Red-throated Wryneck (Jynx ruficollis)

Near the Reception, I had a Mocking Cliff Chat with an injured foot

Male Mocking Cliff Chat (Thamnolaea cinnamomeiventris)

There were also a pair of Cape Buntings foraging next to the path way

Cape Bunting (Emberiza capensis)

But the best bird in this area was a lone Brown-backed Honeybird

Brown-backed Honeybird (Prodotiscus regulus)

I still need to ID this butterfly

Butterfly sp.

It was then time to explore the reserve and not too far from Reception I came across a small and obliging flock of Cape Canary

Cape Canary (Serinus canicollis)

Not much further on, a Streaky-headed Seedeater

Streaky-headed Seedeater (Crithagra gularis)

On the plateau I heard a distant Long-billed Lark calling, so parked my car and went looking for it on foot. I was lucky enough to finally find it and kept my distance so as not to spook it. It even responded to my own imitation of its call which was rewarding

Eastern Long-billed Lark (Certhilauda semitorquata)

Along the drive I came across a few juvenile Capped Wheatear's

Juvenile Capped Wheatear (Oenanthe pileata)

And Mountain Wheatear which weren't so obliging - are they ever?

Female Mountain Wheatear (Myrmecocichla monticola)

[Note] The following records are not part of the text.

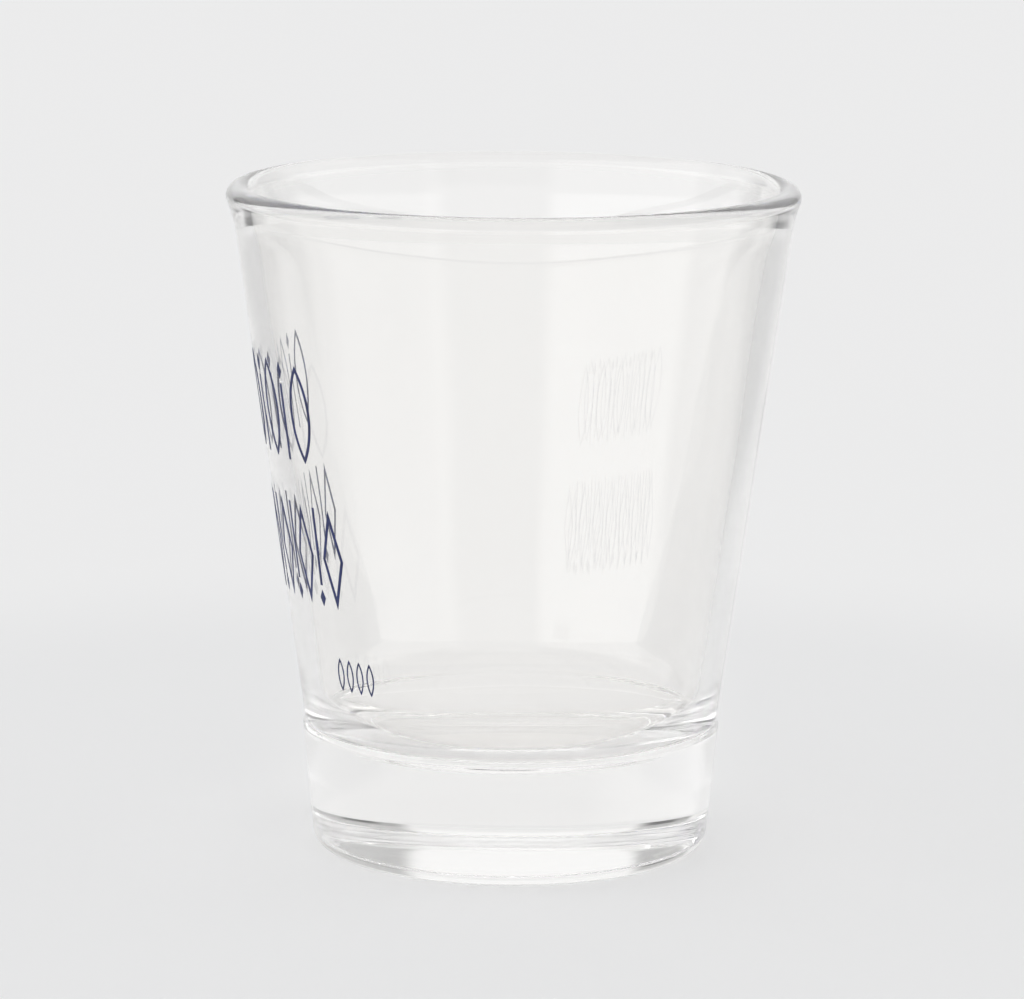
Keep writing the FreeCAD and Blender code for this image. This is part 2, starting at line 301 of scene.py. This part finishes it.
class Ink:
    """Collects one printed row's strokes as closed shells lying on the wall."""

    def __init__(self):
        self.points, self.faces = [], []

    def ring(self, loop, lift, angle, middle):
        """Lay a loop on the wall, raised by lift, and return the number of its first point."""
        first = len(self.points)
        turn = math.radians(angle)
        for x, y in loop:
            z = middle + y
            radius = wall_radius(z) + lift
            depth = math.sqrt(radius**2 - x * x)
            self.points.append((
                MM * (x * math.cos(turn) + depth * math.sin(turn)),
                MM * (x * math.sin(turn) - depth * math.cos(turn)),
                MM * z,
            ))
        return first

    def band(self, outer, inner, angle, middle):
        """A line of ink between two loops."""
        layers = [
            (outer, -INK_BURIED),
            (outer, INK_EDGE),
            (mix(outer, inner, 0.25), INK_CROWN),
            (mix(outer, inner, 0.75), INK_CROWN),
            (inner, INK_EDGE),
            (inner, -INK_BURIED),
        ]
        starts = [self.ring(loop, lift, angle, middle) for loop, lift in layers]
        self.bridge(starts, len(outer), True)

    def solid(self, outer, core, angle, middle):
        """A patch of ink inside a loop."""
        layers = [(core, -INK_BURIED), (outer, -INK_BURIED), (outer, INK_EDGE), (core, INK_CROWN)]
        starts = [self.ring(loop, lift, angle, middle) for loop, lift in layers]
        count = len(outer)
        self.bridge(starts, count, False)
        self.faces.append([starts[0] + k for k in range(count)][::-1])
        self.faces.append([starts[-1] + k for k in range(count)])

    def bridge(self, starts, count, closed):
        """Join each ring to the next, and the last to the first if closed."""
        pairs = list(zip(starts, starts[1:]))
        if closed:
            pairs.append((starts[-1], starts[0]))
        for a, b in pairs:
            for k in range(count):
                j = (k + 1) % count
                self.faces.append((a + k, a + j, b + j, b + k))

    def mesh(self, name):
        """The strokes as one mesh whose edges stay crisp."""
        mesh = bpy.data.meshes.new(name)
        mesh.from_pydata(self.points, [], self.faces)
        mesh.validate()
        mesh.shade_smooth()
        mesh.set_sharp_from_angle(angle=math.radians(40))
        return mesh


def angles(row, count):
    """A row's places round the glass, in degrees."""
    return [row["middle"] + (k - (count - 1) / 2) * row["step"] for k in range(count)]


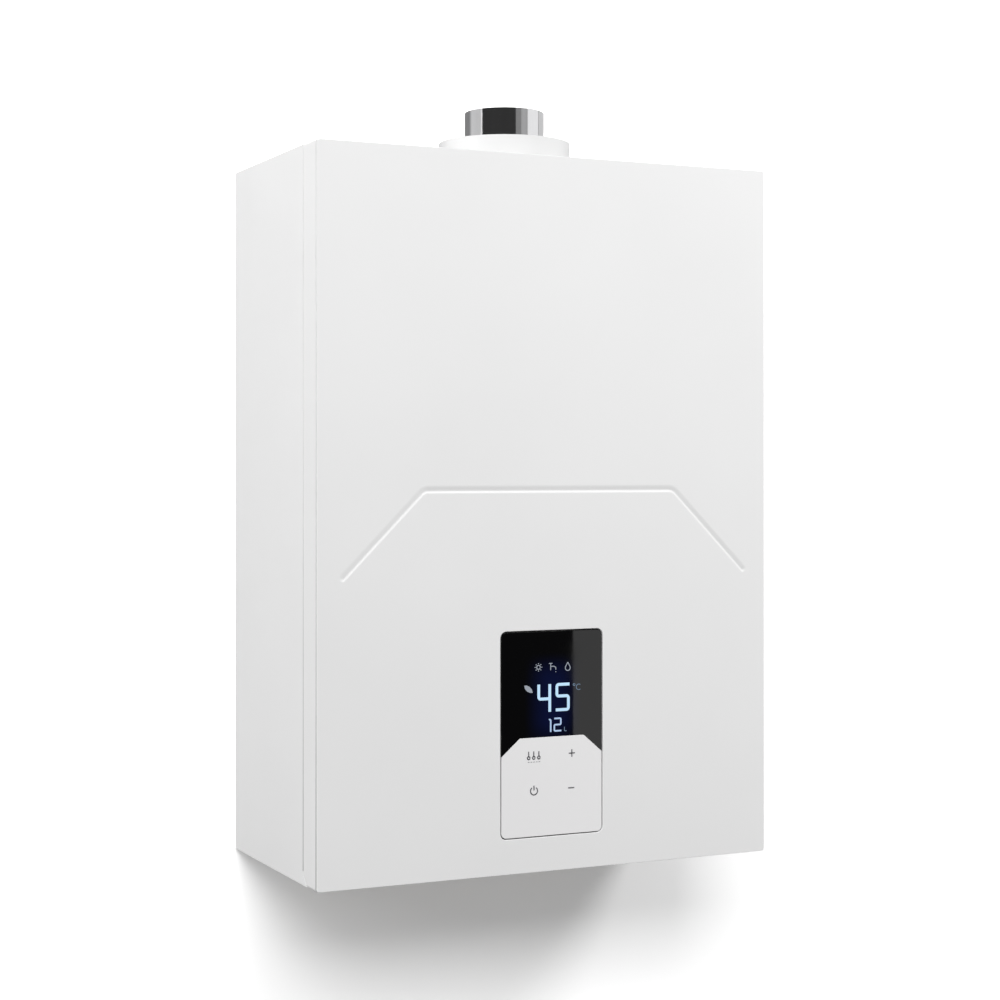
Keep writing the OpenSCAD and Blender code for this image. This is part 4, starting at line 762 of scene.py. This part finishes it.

Still on the plateau, I had a brief glimpse of an all black bird with yellow shoulders and screeched to a halt. It flew some distance down the valley. So again, park the car and off on foot - when I finally got my bins on it I could pin the ID to a male Yellow Bishop in full breeding plumage. It just never let me get close and I did walk quite some distance - a magnificent bird in breeding plumage and not often seen in and around Gauteng

Male Yellow Bishop (Euplectes capensis)

Down near the now closed picnic spot, I picked up a Steppe Buzzard

Common (Steppe) Buzzard (Buteo buteo)

And another Red-backed Shrike near the Acacia habitat of the reserve - this time a fine adult

Red-backed Shrike (Lanius collurio)

As I completed the loop, more birds were added to the morning's list but not any more photo opportunities. However, it was a really pleasant and well needed morning out and the reserve was so much more enjoyable on a weekday - highly recommended!